▶ Stated task
In the listing below, locate the lines that hold the string "parts". Copy those lines.

▶ Given data
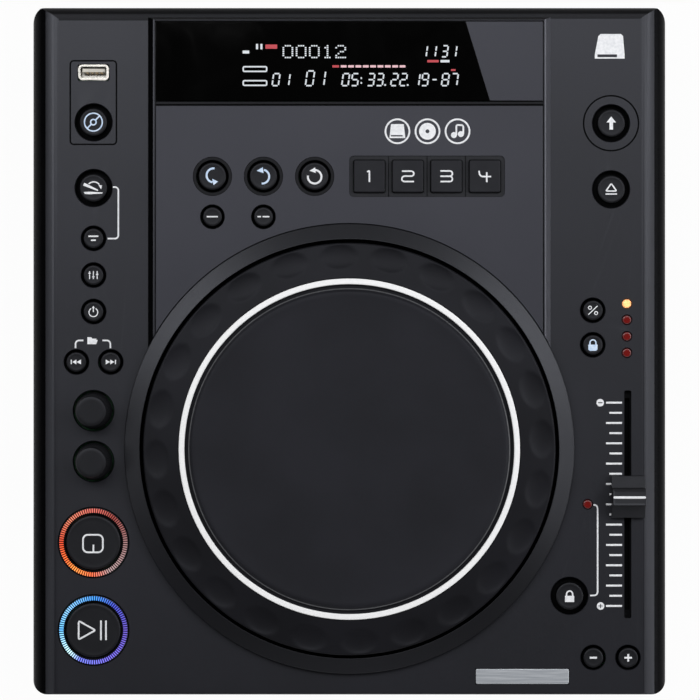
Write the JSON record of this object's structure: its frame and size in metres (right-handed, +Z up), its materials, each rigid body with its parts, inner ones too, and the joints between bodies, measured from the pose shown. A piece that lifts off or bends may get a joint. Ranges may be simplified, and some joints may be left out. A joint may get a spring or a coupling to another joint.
{
  "type": "tabletop dj cd player",
  "caption": "Wedge-shaped tabletop disc player with a large jog wheel, push buttons, pads, knobs, a pitch fader, a display window and a disc slot in its front wall.",
  "frame": {"origin": "centre of the bounding box, on the plane that the rubber feet stand on", "axes": "+Z up, +Y to the rear wall, +X to the user's right as they stand in front of it"},
  "size_m": [0.32, 0.354, 0.1056],
  "materials": {
    "housing_plastic": "fine-textured black moulded plastic",
    "panel_plastic": "satin dark grey moulded plastic",
    "cap_plastic": "soft-touch dark plastic caps",
    "pad_rubber": "matt dark silicone rubber",
    "window_acrylic": "glossy black acrylic",
    "black_gloss": "glossy black plastic",
    "touch_vinyl": "fine-grained black touch surface",
    "accent_silver": "bright silver ring",
    "bright_steel": "bright nickel-plated or brushed steel",
    "zinc_sheet": "zinc-plated sheet steel",
    "black_steel": "black powder-coated sheet steel",
    "foot_rubber": "black rubber",
    "circuit_board": "green circuit board with its parts",
    "cue_light": "clear fluted ring lit orange red",
    "play_light": "clear fluted ring lit blue"
  },
  "bodies": {
    "housing": {"top_shell": "housing_plastic", "display_window": "window_acrylic", "centre_panel": "panel_plastic", "jog_surround": "panel_plastic", "jog_carrier": "zinc_sheet", "cue_light_ring": "cue_light", "play_light_ring": "play_light", "pitch_fader_body": "zinc_sheet", "usb_socket": "bright_steel", "badge_plate": "bright_steel", "left_key_board": "circuit_board", "right_key_board": "circuit_board", "display_board": "circuit_board", "slot_bezel": "black_gloss", "drive_chassis": "zinc_sheet", "base_pan": "black_steel", "foot_front_left": "foot_rubber", "foot_front_right": "foot_rubber", "foot_rear_left": "foot_rubber", "foot_rear_right": "foot_rubber", "rear_panel": "black_steel", "power_inlet": "black_gloss", "main_board": "circuit_board", "power_supply": "circuit_board"},
    "jog_wheel": {"jog_rim": "housing_plastic", "jog_accent_ring": "accent_silver", "jog_touch_plate": "touch_vinyl", "jog_spindle": "bright_steel"},
    "search_knob": {"search_knob": "cap_plastic"},
    "track_knob": {"track_knob": "cap_plastic"},
    "pitch_fader": {"pitch_fader_cap": "cap_plastic"},
    "power_rocker": {"power_rocker": "black_gloss"},
    "feed_roller": {"feed_roller": "foot_rubber"},
    "disc_spindle": {"disc_spindle": "black_gloss"},
    "laser_sled": {"laser_sled": "black_gloss"},
    "mode_button": {"mode_button": "cap_plastic"},
    "scratch_button": {"scratch_button": "cap_plastic"},
    "bank_button": {"bank_button": "cap_plastic"},
    "controller_button": {"controller_button": "cap_plastic"},
    "time_button": {"time_button": "cap_plastic"},
    "skip_back_button": {"skip_back_button": "cap_plastic"},
    "skip_forward_button": {"skip_forward_button": "cap_plastic"},
    "cue_button": {"cue_button": "cap_plastic"},
    "play_button": {"play_button": "cap_plastic"},
    "shift_button": {"shift_button": "cap_plastic"},
    "eject_button": {"eject_button": "cap_plastic"},
    "pitch_range_button": {"pitch_range_button": "cap_plastic"},
    "key_lock_button": {"key_lock_button": "cap_plastic"},
    "pitch_lock_button": {"pitch_lock_button": "cap_plastic"},
    "bend_minus_button": {"bend_minus_button": "cap_plastic"},
    "bend_plus_button": {"bend_plus_button": "cap_plastic"},
    "loop_in_button": {"loop_in_button": "cap_plastic"},
    "loop_out_button": {"loop_out_button": "cap_plastic"},
    "reloop_button": {"reloop_button": "cap_plastic"},
    "sample_button": {"sample_button": "cap_plastic"},
    "sampler_play_button": {"sampler_play_button": "cap_plastic"},
    "pad_1": {"pad_1": "pad_rubber"},
    "pad_2": {"pad_2": "pad_rubber"},
    "pad_3": {"pad_3": "pad_rubber"},
    "pad_4": {"pad_4": "pad_rubber"}
  },
  "joints": [
    {"name": "jog_spin", "type": "hinge", "parent": "housing", "child": "jog_wheel", "pos_m": [0, -0.05375, 0.0857], "axis": [0, -0.0785, 0.9969], "continuous": true},
    {"name": "search_spin", "type": "hinge", "parent": "housing", "child": "search_knob", "pos_m": [-0.1285, -0.03482, 0.08719], "axis": [0, -0.0785, 0.9969], "continuous": true},
    {"name": "track_spin", "type": "hinge", "parent": "housing", "child": "track_knob", "pos_m": [-0.1285, -0.06024, 0.08519], "axis": [0, -0.0785, 0.9969], "continuous": true},
    {"name": "pitch_slide", "type": "slide", "parent": "housing", "child": "pitch_fader", "axis": [0, 0.9969, 0.0785], "range_m": [-0.0539, 0.0461]},
    {"name": "power_rock", "type": "hinge", "parent": "housing", "child": "power_rocker", "pos_m": [-0.084, 0.16647, 0.034], "axis": [1, 0, 0], "range_deg": [0, 16]},
    {"name": "feed_spin", "type": "hinge", "parent": "housing", "child": "feed_roller", "pos_m": [0, -0.16467, 0.0376], "axis": [1, 0, 0], "continuous": true},
    {"name": "disc_spin", "type": "hinge", "parent": "housing", "child": "disc_spindle", "pos_m": [0, -0.09967, 0.042], "axis": [0, 0, 1], "continuous": true},
    {"name": "sled_slide", "type": "slide", "parent": "housing", "child": "laser_sled", "axis": [0, 1, 0], "range_m": [0, 0.033]},
    {"name": "mode_press", "type": "slide", "parent": "housing", "child": "mode_button", "axis": [0, 0.0785, -0.9969], "range_m": [0, 0.0008], "stiffness_N_per_m": 1500},
    {"name": "scratch_press", "type": "slide", "parent": "housing", "child": "scratch_button", "axis": [0, 0.0785, -0.9969], "range_m": [0, 0.0008], "stiffness_N_per_m": 1500},
    {"name": "bank_press", "type": "slide", "parent": "housing", "child": "bank_button", "axis": [0, 0.0785, -0.9969], "range_m": [0, 0.0008], "stiffness_N_per_m": 1500},
    {"name": "controller_press", "type": "slide", "parent": "housing", "child": "controller_button", "axis": [0, 0.0785, -0.9969], "range_m": [0, 0.0008], "stiffness_N_per_m": 1500},
    {"name": "time_press", "type": "slide", "parent": "housing", "child": "time_button", "axis": [0, 0.0785, -0.9969], "range_m": [0, 0.0008], "stiffness_N_per_m": 1500},
    {"name": "skip_back_press", "type": "slide", "parent": "housing", "child": "skip_back_button", "axis": [0, 0.0785, -0.9969], "range_m": [0, 0.0008], "stiffness_N_per_m": 1500},
    {"name": "skip_forward_press", "type": "slide", "parent": "housing", "child": "skip_forward_button", "axis": [0, 0.0785, -0.9969], "range_m": [0, 0.0008], "stiffness_N_per_m": 1500},
    {"name": "cue_press", "type": "slide", "parent": "housing", "child": "cue_button", "axis": [0, 0.0785, -0.9969], "range_m": [0, 0.0008], "stiffness_N_per_m": 1500},
    {"name": "play_press", "type": "slide", "parent": "housing", "child": "play_button", "axis": [0, 0.0785, -0.9969], "range_m": [0, 0.0008], "stiffness_N_per_m": 1500},
    {"name": "shift_press", "type": "slide", "parent": "housing", "child": "shift_button", "axis": [0, 0.0785, -0.9969], "range_m": [0, 0.0008], "stiffness_N_per_m": 1500},
    {"name": "eject_press", "type": "slide", "parent": "housing", "child": "eject_button", "axis": [0, 0.0785, -0.9969], "range_m": [0, 0.0008], "stiffness_N_per_m": 1500},
    {"name": "pitch_range_press", "type": "slide", "parent": "housing", "child": "pitch_range_button", "axis": [0, 0.0785, -0.9969], "range_m": [0, 0.0008], "stiffness_N_per_m": 1500},
    {"name": "key_lock_press", "type": "slide", "parent": "housing", "child": "key_lock_button", "axis": [0, 0.0785, -0.9969], "range_m": [0, 0.0008], "stiffness_N_per_m": 1500},
    {"name": "pitch_lock_press", "type": "slide", "parent": "housing", "child": "pitch_lock_button", "axis": [0, 0.0785, -0.9969], "range_m": [0, 0.0008], "stiffness_N_per_m": 1500},
    {"name": "bend_minus_press", "type": "slide", "parent": "housing", "child": "bend_minus_button", "axis": [0, 0.0785, -0.9969], "range_m": [0, 0.0008], "stiffness_N_per_m": 1500},
    {"name": "bend_plus_press", "type": "slide", "parent": "housing", "child": "bend_plus_button", "axis": [0, 0.0785, -0.9969], "range_m": [0, 0.0008], "stiffness_N_per_m": 1500},
    {"name": "loop_in_press", "type": "slide", "parent": "housing", "child": "loop_in_button", "axis": [0, 0.0785, -0.9969], "range_m": [0, 0.0008], "stiffness_N_per_m": 1500},
    {"name": "loop_out_press", "type": "slide", "parent": "housing", "child": "loop_out_button", "axis": [0, 0.0785, -0.9969], "range_m": [0, 0.0008], "stiffness_N_per_m": 1500},
    {"name": "reloop_press", "type": "slide", "parent": "housing", "child": "reloop_button", "axis": [0, 0.0785, -0.9969], "range_m": [0, 0.0008], "stiffness_N_per_m": 1500},
    {"name": "sample_press", "type": "slide", "parent": "housing", "child": "sample_button", "axis": [0, 0.0785, -0.9969], "range_m": [0, 0.0008], "stiffness_N_per_m": 1500},
    {"name": "sampler_play_press", "type": "slide", "parent": "housing", "child": "sampler_play_button", "axis": [0, 0.0785, -0.9969], "range_m": [0, 0.0008], "stiffness_N_per_m": 1500},
    {"name": "pad_1_press", "type": "slide", "parent": "housing", "child": "pad_1", "axis": [0, 0.0785, -0.9969], "range_m": [0, 0.0008], "stiffness_N_per_m": 1800},
    {"name": "pad_2_press", "type": "slide", "parent": "housing", "child": "pad_2", "axis": [0, 0.0785, -0.9969], "range_m": [0, 0.0008], "stiffness_N_per_m": 1800},
    {"name": "pad_3_press", "type": "slide", "parent": "housing", "child": "pad_3", "axis": [0, 0.0785, -0.9969], "range_m": [0, 0.0008], "stiffness_N_per_m": 1800},
    {"name": "pad_4_press", "type": "slide", "parent": "housing", "child": "pad_4", "axis": [0, 0.0785, -0.9969], "range_m": [0, 0.0008], "stiffness_N_per_m": 1800}
  ]
}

▶ Correct result
Write the JSON record of this object's structure: its frame and size in metres (right-handed, +Z up), its materials, each rigid body with its parts, inner ones too, and the joints between bodies, measured from the pose shown. A piece that lifts off or bends may get a joint. Ranges may be simplified, and some joints may be left out. A joint may get a spring or a coupling to another joint.
    "circuit_board": "green circuit board with its parts",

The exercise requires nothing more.